Via WTTW Public Television:

Earlier this year, the U.S. Securities and Exchange Commission brought cases against several Midwestern investment professionals for scamming senior clients out of millions of dollars. In some cases, the clients were suffering from dementia and those charged had been their trusted investment advisors for years.  According to Joel Levin, director of the SEC’s Chicago regional office, it’s estimated that financial exploitation of seniors may cost as much as $3 billion every year. “It’s a big problem,” he said.  “Seniors generally have greater accumulated savings than other people – they’ve had more years to accumulate those savings – so they have more at stake and it makes them more likely to be victims of different kinds of investment scams,” Levin said. “But in addition, in many instances where you see this sort of victimization, the senior investors may be suffering from mental or physical impairments that make it more of a challenge for them to make wise investment decisions and to monitor the investments that they have.”  Levin says that while older investors can be particularly vulnerable to this kind of financial exploitation, there are ways they can protect themselves.
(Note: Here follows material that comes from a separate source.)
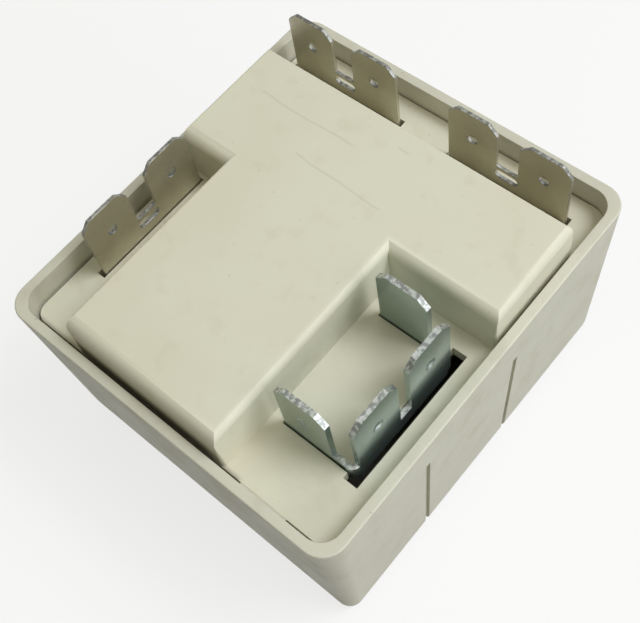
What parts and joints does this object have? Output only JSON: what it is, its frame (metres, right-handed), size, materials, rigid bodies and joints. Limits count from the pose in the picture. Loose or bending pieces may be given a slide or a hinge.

He shares 10 tips for avoiding financial fraud, including a recommendation to not go on autopilot with your investments – a tip for everyone, he says, not just seniors.  “Whatever you invest in, you really need to monitor it,” he said. “That doesn’t necessarily mean looking at the stock market every day or even every week. But when you invest, you can’t put anything on autopilot. You need to continue to be vigilant, to look at your statements, and if there are transfers or withdrawals or things that you don’t understand, you need to follow up and find out what’s going on.”